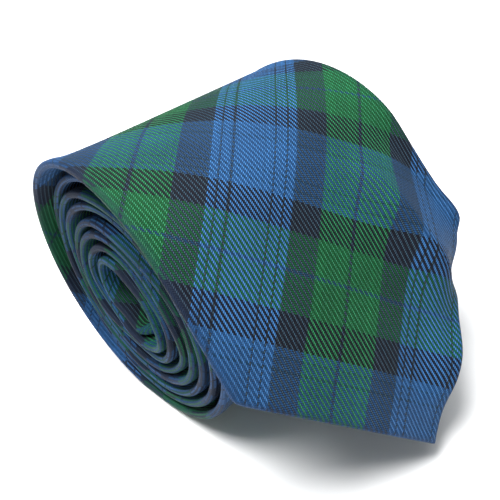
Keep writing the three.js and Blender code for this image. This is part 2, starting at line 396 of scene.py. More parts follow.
SHOW_BUNCHING = math.pi / 2 * 0.9  # the show side's points lie closer together towards its edges
SLANT_END = 2.0  # slanted edges turn into straight ones over this much on each side of a corner
SLANT_FOLD = 0.41  # how much wider a fold is, seen across the tie, along a point's 45 degree edges
LINING_TUCK = 0.9  # how far the lining runs in under the hems
FOLD_LENGTH = 1.2  # the flat cloth that a folded edge takes up
TIP_THINNING = 0.6  # the fold is this much thinner at the very tip, as a share, over TIP_THIN
TIP_THIN = 1.1
TIP_SWELL = 0.22  # and stouter a little behind it, where the hems lie over each other
TIP_SWELL_AT = (3.0, 2.4)
EDGE_SWELL = 0.10  # the show side stands up this much beside the folded edges
STRAIGHT_SWELL = 0.16  # and this much more beside straight ones
EDGE_SWELL_AT = (2.6, 1.8)
FOLD_BAND = 1.7  # how far from a folded edge the weave is smoothed and painted shade darkens the cloth
BACK_POINTS = 12
FOLD_POINTS = 12
SHOW_POINTS = 60


def shell_lines(s, inset):
    """The folded cloth's line at each s, inset under its outside: across, depth, and both flat positions.

    It runs from the opening in the back round one edge, over the show side, and round the other edge. The
    flat positions are those of a point's hem folded along a 45 degree edge, and of a straight folded side.
    """
    half = half_width(s)[:, None]
    tip = np.minimum(s, TIE_LENGTH - s)[:, None]
    point = np.where(s[:, None] > TIE_LENGTH / 2, TAIL_WIDTH / 2, BLADE_WIDTH / 2)
    slanted = 1 - blend_step(tip, point - SLANT_END, point + SLANT_END)
    fold = np.minimum((THICKNESS / 2) * (1 + SLANT_FOLD * slanted), 0.75 * half)
    stout = 1 - TIP_THINNING * np.exp(-tip / TIP_THIN) + TIP_SWELL * hill(tip, *TIP_SWELL_AT)
    opening = np.minimum(half_opening(s)[:, None], (half - fold) * 0.6)
    middle = half - fold
    share = np.linspace(0, 1, BACK_POINTS)[None, :-1]
    back = opening + (middle - opening) * share
    turn = np.linspace(0, math.pi, FOLD_POINTS)[None, :]
    radius_x = np.maximum(fold - inset, 0.1 * fold)
    radius_d = THICKNESS / 2 - inset
    spread = np.linspace(-1, 1, SHOW_POINTS + 2)[None, 1:-1]
    show = middle * np.sin(spread * SHOW_BUNCHING) / math.sin(SHOW_BUNCHING)
    zero = np.zeros_like(half)
    side_x = np.concatenate([back, middle + radius_x * np.sin(turn)], 1)
    side_d = np.concatenate([
        THICKNESS / 2 + radius_d + zero * share,
        THICKNESS / 2 + radius_d * np.cos(turn) + zero], 1)
    across = np.concatenate([-side_x, show, side_x[:, ::-1]], 1)
    depth = np.concatenate([side_d, inset + zero + 0 * show, side_d[:, ::-1]], 1)
    swell = STRAIGHT_SWELL * (1 - slanted) + EDGE_SWELL
    from_edge = half - np.abs(across)
    depth = depth - swell * hill(from_edge, *EDGE_SWELL_AT) * (depth < THICKNESS / 2)
    depth = THICKNESS / 2 + (depth - THICKNESS / 2) * stout

    sign = np.sign(across)
    size = np.abs(across)
    behind = blend_step(depth, 0.2, THICKNESS - 0.2)
    along = s[:, None] + 0 * across
    tail = (s > TIE_LENGTH / 2)[:, None]
    from_tip = np.where(tail, TIE_LENGTH - along, along)
    hem_u = sign * (size * (1 - behind) + from_tip * behind)
    hem_tip = from_tip * (1 - behind) + size * behind
    hem_v = np.where(tail, TIE_LENGTH - hem_tip, hem_tip)
    side_u = sign * (size * (1 - behind) + (2 * half + FOLD_LENGTH - size) * behind)
    return across, depth, (hem_u, hem_v), (side_u, along)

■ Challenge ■
Quote the listing word for word from its first line through the line in which "both flat positions." appears.

■ Expected answer ■
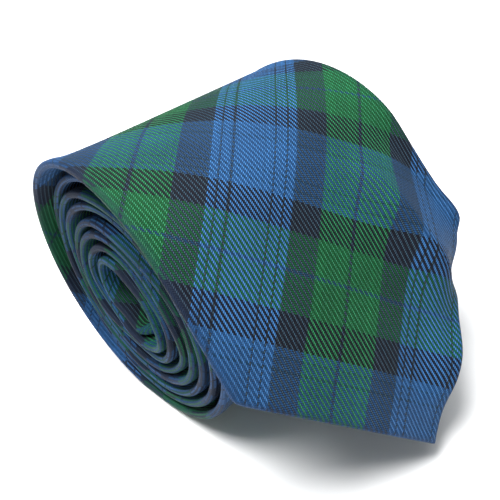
Keep writing the three.js and Blender code for this image. This is part 2, starting at line 396 of scene.py. More parts follow.
SHOW_BUNCHING = math.pi / 2 * 0.9  # the show side's points lie closer together towards its edges
SLANT_END = 2.0  # slanted edges turn into straight ones over this much on each side of a corner
SLANT_FOLD = 0.41  # how much wider a fold is, seen across the tie, along a point's 45 degree edges
LINING_TUCK = 0.9  # how far the lining runs in under the hems
FOLD_LENGTH = 1.2  # the flat cloth that a folded edge takes up
TIP_THINNING = 0.6  # the fold is this much thinner at the very tip, as a share, over TIP_THIN
TIP_THIN = 1.1
TIP_SWELL = 0.22  # and stouter a little behind it, where the hems lie over each other
TIP_SWELL_AT = (3.0, 2.4)
EDGE_SWELL = 0.10  # the show side stands up this much beside the folded edges
STRAIGHT_SWELL = 0.16  # and this much more beside straight ones
EDGE_SWELL_AT = (2.6, 1.8)
FOLD_BAND = 1.7  # how far from a folded edge the weave is smoothed and painted shade darkens the cloth
BACK_POINTS = 12
FOLD_POINTS = 12
SHOW_POINTS = 60


def shell_lines(s, inset):
    """The folded cloth's line at each s, inset under its outside: across, depth, and both flat positions.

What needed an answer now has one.